PROBLEM DESCRIPTION:
Under this task are some entries; return every one of them exactly.
-------
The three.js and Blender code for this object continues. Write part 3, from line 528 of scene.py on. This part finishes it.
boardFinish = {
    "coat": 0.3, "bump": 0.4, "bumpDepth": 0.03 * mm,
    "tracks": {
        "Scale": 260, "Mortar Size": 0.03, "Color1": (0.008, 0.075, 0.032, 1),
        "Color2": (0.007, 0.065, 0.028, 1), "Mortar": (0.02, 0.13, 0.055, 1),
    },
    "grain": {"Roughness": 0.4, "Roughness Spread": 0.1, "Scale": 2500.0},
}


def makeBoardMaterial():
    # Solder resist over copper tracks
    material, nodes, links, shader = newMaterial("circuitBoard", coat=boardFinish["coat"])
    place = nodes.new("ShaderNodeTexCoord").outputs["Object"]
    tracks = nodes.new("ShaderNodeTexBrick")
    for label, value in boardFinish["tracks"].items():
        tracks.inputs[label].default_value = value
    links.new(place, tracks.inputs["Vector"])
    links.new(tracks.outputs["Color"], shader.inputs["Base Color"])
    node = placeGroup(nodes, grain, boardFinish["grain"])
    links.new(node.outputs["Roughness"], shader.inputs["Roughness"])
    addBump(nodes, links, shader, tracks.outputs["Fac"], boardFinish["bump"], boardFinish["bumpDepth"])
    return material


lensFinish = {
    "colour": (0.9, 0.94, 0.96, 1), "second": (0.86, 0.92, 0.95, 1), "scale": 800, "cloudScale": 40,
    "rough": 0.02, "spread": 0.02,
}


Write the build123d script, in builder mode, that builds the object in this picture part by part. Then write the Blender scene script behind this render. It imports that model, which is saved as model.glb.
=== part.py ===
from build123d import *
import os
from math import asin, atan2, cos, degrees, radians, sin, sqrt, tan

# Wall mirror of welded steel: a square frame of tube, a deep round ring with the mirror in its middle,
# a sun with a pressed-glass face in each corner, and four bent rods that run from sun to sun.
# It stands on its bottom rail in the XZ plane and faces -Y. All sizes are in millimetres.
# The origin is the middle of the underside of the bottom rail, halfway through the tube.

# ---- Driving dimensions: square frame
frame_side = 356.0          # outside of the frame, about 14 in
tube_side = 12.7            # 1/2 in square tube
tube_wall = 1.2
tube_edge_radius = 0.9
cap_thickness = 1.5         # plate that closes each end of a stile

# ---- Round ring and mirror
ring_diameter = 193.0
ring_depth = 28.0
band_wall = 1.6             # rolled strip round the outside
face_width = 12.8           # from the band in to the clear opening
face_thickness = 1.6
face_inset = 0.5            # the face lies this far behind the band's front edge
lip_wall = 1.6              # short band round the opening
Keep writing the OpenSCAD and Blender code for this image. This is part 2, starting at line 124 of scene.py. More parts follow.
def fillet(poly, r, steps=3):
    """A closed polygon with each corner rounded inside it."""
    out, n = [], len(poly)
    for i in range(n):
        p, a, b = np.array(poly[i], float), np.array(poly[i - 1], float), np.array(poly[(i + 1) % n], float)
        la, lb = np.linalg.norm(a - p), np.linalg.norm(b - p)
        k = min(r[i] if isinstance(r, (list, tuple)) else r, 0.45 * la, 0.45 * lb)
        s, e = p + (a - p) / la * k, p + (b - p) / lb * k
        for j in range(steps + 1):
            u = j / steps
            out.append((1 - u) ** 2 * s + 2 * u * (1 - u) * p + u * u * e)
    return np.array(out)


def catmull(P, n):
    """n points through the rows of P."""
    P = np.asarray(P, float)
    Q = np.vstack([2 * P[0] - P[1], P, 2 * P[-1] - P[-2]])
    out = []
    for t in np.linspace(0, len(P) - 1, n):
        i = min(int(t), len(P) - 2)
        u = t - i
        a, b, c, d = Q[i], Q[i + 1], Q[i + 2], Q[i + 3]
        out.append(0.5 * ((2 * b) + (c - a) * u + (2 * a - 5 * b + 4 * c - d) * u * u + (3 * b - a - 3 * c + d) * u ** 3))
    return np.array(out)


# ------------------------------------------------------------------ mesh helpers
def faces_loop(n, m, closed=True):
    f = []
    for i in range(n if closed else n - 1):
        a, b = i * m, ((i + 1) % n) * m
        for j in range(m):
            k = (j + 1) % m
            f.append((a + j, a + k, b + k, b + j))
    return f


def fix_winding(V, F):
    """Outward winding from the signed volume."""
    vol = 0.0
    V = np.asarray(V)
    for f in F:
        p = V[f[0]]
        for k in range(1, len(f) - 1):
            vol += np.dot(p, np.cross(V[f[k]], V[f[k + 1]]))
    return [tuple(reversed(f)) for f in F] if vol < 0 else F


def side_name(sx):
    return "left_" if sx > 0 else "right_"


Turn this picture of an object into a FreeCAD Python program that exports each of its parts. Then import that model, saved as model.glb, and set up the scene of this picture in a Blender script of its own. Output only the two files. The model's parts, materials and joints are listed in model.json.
-------
OUTPUT BELOW:
The three.js and Blender code for this object continues. Write part 3, from line 528 of scene.py on. This part finishes it.
boardFinish = {
    "coat": 0.3, "bump": 0.4, "bumpDepth": 0.03 * mm,
    "tracks": {
        "Scale": 260, "Mortar Size": 0.03, "Color1": (0.008, 0.075, 0.032, 1),
        "Color2": (0.007, 0.065, 0.028, 1), "Mortar": (0.02, 0.13, 0.055, 1),
    },
    "grain": {"Roughness": 0.4, "Roughness Spread": 0.1, "Scale": 2500.0},
}


def makeBoardMaterial():
    # Solder resist over copper tracks
    material, nodes, links, shader = newMaterial("circuitBoard", coat=boardFinish["coat"])
    place = nodes.new("ShaderNodeTexCoord").outputs["Object"]
    tracks = nodes.new("ShaderNodeTexBrick")
    for label, value in boardFinish["tracks"].items():
        tracks.inputs[label].default_value = value
    links.new(place, tracks.inputs["Vector"])
    links.new(tracks.outputs["Color"], shader.inputs["Base Color"])
    node = placeGroup(nodes, grain, boardFinish["grain"])
    links.new(node.outputs["Roughness"], shader.inputs["Roughness"])
    addBump(nodes, links, shader, tracks.outputs["Fac"], boardFinish["bump"], boardFinish["bumpDepth"])
    return material


lensFinish = {
    "colour": (0.9, 0.94, 0.96, 1), "second": (0.86, 0.92, 0.95, 1), "scale": 800, "cloudScale": 40,
    "rough": 0.02, "spread": 0.02,
}


Write the build123d script, in builder mode, that builds the object in this picture part by part. Then write the Blender scene script behind this render. It imports that model, which is saved as model.glb.
=== part.py ===
from build123d import *
import os
from math import asin, atan2, cos, degrees, radians, sin, sqrt, tan

# Wall mirror of welded steel: a square frame of tube, a deep round ring with the mirror in its middle,
# a sun with a pressed-glass face in each corner, and four bent rods that run from sun to sun.
# It stands on its bottom rail in the XZ plane and faces -Y. All sizes are in millimetres.
# The origin is the middle of the underside of the bottom rail, halfway through the tube.

# ---- Driving dimensions: square frame
frame_side = 356.0          # outside of the frame, about 14 in
tube_side = 12.7            # 1/2 in square tube
tube_wall = 1.2
tube_edge_radius = 0.9
cap_thickness = 1.5         # plate that closes each end of a stile

# ---- Round ring and mirror
ring_diameter = 193.0
ring_depth = 28.0
band_wall = 1.6             # rolled strip round the outside
face_width = 12.8           # from the band in to the clear opening
face_thickness = 1.6
face_inset = 0.5            # the face lies this far behind the band's front edge
lip_wall = 1.6              # short band round the opening
Keep writing the OpenSCAD and Blender code for this image. This is part 2, starting at line 124 of scene.py. More parts follow.
def fillet(poly, r, steps=3):
    """A closed polygon with each corner rounded inside it."""
    out, n = [], len(poly)
    for i in range(n):
        p, a, b = np.array(poly[i], float), np.array(poly[i - 1], float), np.array(poly[(i + 1) % n], float)
        la, lb = np.linalg.norm(a - p), np.linalg.norm(b - p)
        k = min(r[i] if isinstance(r, (list, tuple)) else r, 0.45 * la, 0.45 * lb)
        s, e = p + (a - p) / la * k, p + (b - p) / lb * k
        for j in range(steps + 1):
            u = j / steps
            out.append((1 - u) ** 2 * s + 2 * u * (1 - u) * p + u * u * e)
    return np.array(out)


def catmull(P, n):
    """n points through the rows of P."""
    P = np.asarray(P, float)
    Q = np.vstack([2 * P[0] - P[1], P, 2 * P[-1] - P[-2]])
    out = []
    for t in np.linspace(0, len(P) - 1, n):
        i = min(int(t), len(P) - 2)
        u = t - i
        a, b, c, d = Q[i], Q[i + 1], Q[i + 2], Q[i + 3]
        out.append(0.5 * ((2 * b) + (c - a) * u + (2 * a - 5 * b + 4 * c - d) * u * u + (3 * b - a - 3 * c + d) * u ** 3))
    return np.array(out)


# ------------------------------------------------------------------ mesh helpers
def faces_loop(n, m, closed=True):
    f = []
    for i in range(n if closed else n - 1):
        a, b = i * m, ((i + 1) % n) * m
        for j in range(m):
            k = (j + 1) % m
            f.append((a + j, a + k, b + k, b + j))
    return f


def fix_winding(V, F):
    """Outward winding from the signed volume."""
    vol = 0.0
    V = np.asarray(V)
    for f in F:
        p = V[f[0]]
        for k in range(1, len(f) - 1):
            vol += np.dot(p, np.cross(V[f[k]], V[f[k + 1]]))
    return [tuple(reversed(f)) for f in F] if vol < 0 else F


def side_name(sx):
    return "left_" if sx > 0 else "right_"


Turn this picture of an object into a FreeCAD Python program that exports each of its parts. Then import that model, saved as model.glb, and set up the scene of this picture in a Blender script of its own. Output only the two files. The model's parts, materials and joints are listed in model.json.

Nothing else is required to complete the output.